One minute with Jeffrey Owens, director of WU Global Tax Policy Center.
How did you end up in tax?
By accident: I started as an accountant, moved on to law and economics, and drifted into tax.
Who in tax do you most admire?
I admire different people for different reasons: Richard Bird as one of the long time gurus of the public finance academics, Mike Keen of the IMF for the way he has bridged the world of academia and international organisations, Will Morris for his efforts to get a serious dialogue between NGOs and tax professionals, and Pascal Saint-Amans for pushing the G20 beyond HNWI.
What advice would give to someone entering the profession?
Given the current political debate over tax and MNES, make sure you have thick skin, media training and interests outside of tax. More seriously, try to move between the private and public sectors since this will enable you to get both perspectives on the major tax issues. Once you lose your intellectual curiosity, hang up your tax boots.
What work is keeping you busy?
In 2012, I stepped down from heading up the OECD tax work and found myself moving from having one job to four: a mix of academic, business and government. I see this as a continuation of my efforts at the OECD to build bridges between the different communities that have a stake in the tax work and to develop a spirit of cooperation.
Is there a recent development in tax that concerns you?
The polarisation of the debate over the taxation of MNEs. Yes, there are certainly some MNEs that push the envelope on tax planning, but I think most, especially non-US MNEs, want to comply with both the spirit and letter of the law. We need changes in the international rules of the game, but more a repair than replace. We will end up with new stable rules only if we have a good dialogue between governments and business, and if all major countries agree not only on what the new rules should be but also apply them in a consistent fashion.
Is there a common tax problem you come across time and again in tax?

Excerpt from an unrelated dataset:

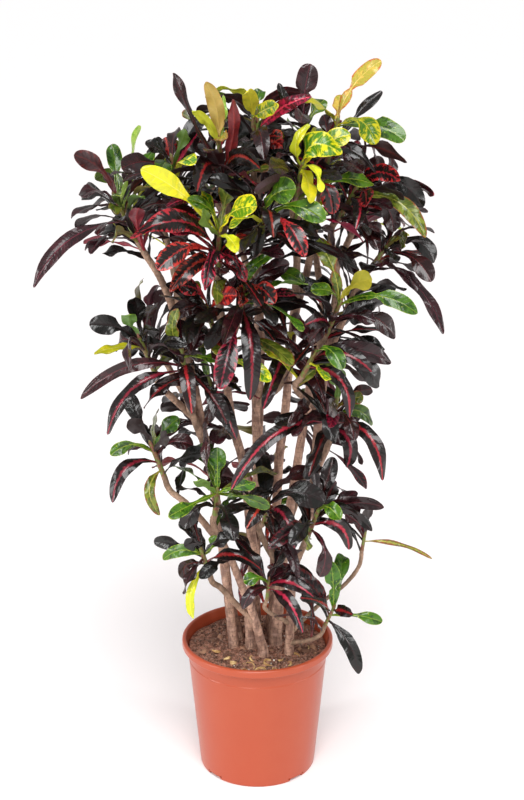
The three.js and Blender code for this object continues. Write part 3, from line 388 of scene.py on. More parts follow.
def spin_pot():
    pot = add(bpy.ops.mesh.primitive_plane_add, size=1)
    pot.name = "pot_shell"
    edit_all()
    bpy.ops.mesh.merge(type="CENTER")
    bpy.ops.mesh.select_all(action="SELECT")
    here = (0.0, 0.0)
    for radius, height in pot_section():
        step = ((radius - here[0]) * MM, 0.0, (height - here[1]) * MM)
        bpy.ops.mesh.extrude_vertices_move(TRANSFORM_OT_translate={"value": step})
        here = (radius, height)
    bpy.ops.mesh.select_all(action="SELECT")
    bpy.ops.mesh.spin(steps=SPIN_STEPS, angle=2 * math.pi, center=(0, 0, 0), axis=(0, 0, 1))
    bpy.ops.mesh.select_all(action="SELECT")
    bpy.ops.mesh.remove_doubles(threshold=0.02 * MM)
    face_outwards()
    return pot


pot = spin_pot()
print("pot shell:", len(pot.data.polygons), "faces")

# %% [markdown]
# Four shallow notches are cut through the foot ring, so that water can run out from under the pot,
# and a pinhole is moulded low in the wall at each side of a notch. Four larger drain holes go through
# the floor. A cut is a plain block or rod that a Boolean takes away, and the cutting tool is thrown
# away after it.

# %% Cut the notches and the drain holes
NOTCHES = 4
NOTCH_TURN = 42
NOTCH_WIDTH = 26
NOTCH_HEIGHT = 5
NOTCH_BEVEL = 1.5
DRAINS = 4
DRAIN_RADIUS = 5
DRAIN_CIRCLE = 62
PINHOLE_RADIUS = 1.6
PINHOLE_HEIGHT = 5.5
PINHOLE_ASIDE = 1.5


def cut_away(piece, cutter):
    settle(cutter)
    apply_modifier(piece, "BOOLEAN", operation="DIFFERENCE", solver="EXACT", object=cutter)
    bpy.data.objects.remove(cutter)


def at_foot(turn, height=0.0):
    """A place at a turn round the pot's foot, in metres."""
    return (Vector((math.cos(turn), math.sin(turn), 0)) * FOOT_RADIUS + Vector((0, 0, height))) * MM


def rod(radius, length, sides, place, rotation=(0, 0, 0)):
    return add(bpy.ops.mesh.primitive_cylinder_add, radius=radius * MM, depth=length * MM, vertices=sides,
               location=place, rotation=rotation)


for notch in range(NOTCHES):
    turn = math.radians(360 * notch / NOTCHES + NOTCH_TURN)
    block = add(bpy.ops.mesh.primitive_cube_add, size=1, location=at_foot(turn), rotation=(0, 0, turn),
                scale=(4 * FOOT_RING * MM, NOTCH_WIDTH * MM, 2 * NOTCH_HEIGHT * MM))
    apply_modifier(block, "BEVEL", width=NOTCH_BEVEL * MM, segments=3)
    cut_away(pot, block)
    for side in (-1, 1):
        swing = turn + side * (0.5 * NOTCH_WIDTH + PINHOLE_ASIDE) / FOOT_RADIUS
        place = at_foot(swing, PINHOLE_HEIGHT)
        cut_away(pot, rod(PINHOLE_RADIUS, 3 * WALL, 16, place, (0, math.pi / 2, swing)))
for drain in range(DRAINS):
    turn = 2 * math.pi * (drain + 0.5) / DRAINS
    place = (DRAIN_CIRCLE * MM * math.cos(turn), DRAIN_CIRCLE * MM * math.sin(turn), FLOOR_LIFT * MM)
    cut_away(pot, rod(DRAIN_RADIUS, 6 * WALL, 24, place))
shade(pot, 35)
seat(pot, "pot", "pot")

# %% [markdown]
# ## The potting soil
#
# The soil is a peat mix that fills the pot to a finger under its lip. Its top is crumbly: a square
# grid is drawn into a round one, lifted by the same gentle waves as the solid and by a low heap at the
# left, and roughened by three sizes of noise. The rim of the grid is then pushed down to the pot's
# floor and closed.

# %% Heap the soil
SOIL_LEVEL = 202
SOIL_CROWN = 6
SOIL_GAP = 0.6
SOIL_CELLS = 130
CRUMBS = ((14.0, 2.8), (5.0, 2.5), (2.2, 1.5))
HEAP_PLACE = (-80, -10)
HEAP_SPREAD = 48
HEAP_RISE = 6
WAVE_RISE = 1.6
WAVE_LENGTHS = (11, 13)


def soil_radius(height):
    return wall_radius(height) - WALL - SOIL_GAP


def soil_top(x, y):
    """The height of the soil's surface, in millimetres."""
    share = (x * x + y * y) / soil_radius(SOIL_LEVEL) ** 2
    height = SOIL_LEVEL + SOIL_CROWN * (1 - share)
    height += WAVE_RISE * math.sin(x / WAVE_LENGTHS[0]) * math.cos(y / WAVE_LENGTHS[1])
    away = math.hypot(x - HEAP_PLACE[0], y - HEAP_PLACE[1]) / HEAP_SPREAD
    height += HEAP_RISE * math.exp(-away * away)
    edge = min(1.0, 4 * (1 - share))
    for size, rise in CRUMBS:
        height += rise * edge * noise.noise(Vector((x / size, y / size, size)))
    return height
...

Complexity in tax laws is inevitable in some ways becasue complex economies require complex laws, but it we could develop more widely what the OECD calls "cooperative compliance" maybe we would find scope to simplify our anti-abuse provisions and move towards legislation based upon broad principles rather than detailed, prescriptive rules. I also think we have lost the plot on transfer pricing.
A highlight in your career?
I have been very fortunate in leading the OECD at a time when tax was moving up the political agenda and when many new ideas and concepts were being discussed. The highlight was participating in the G20 London summit in 2009, which ushered in the new era of tax transparency and showed G20 leaders that the OECD could contribute to their broader agenda.
Should corporates be more transparent on tax issues?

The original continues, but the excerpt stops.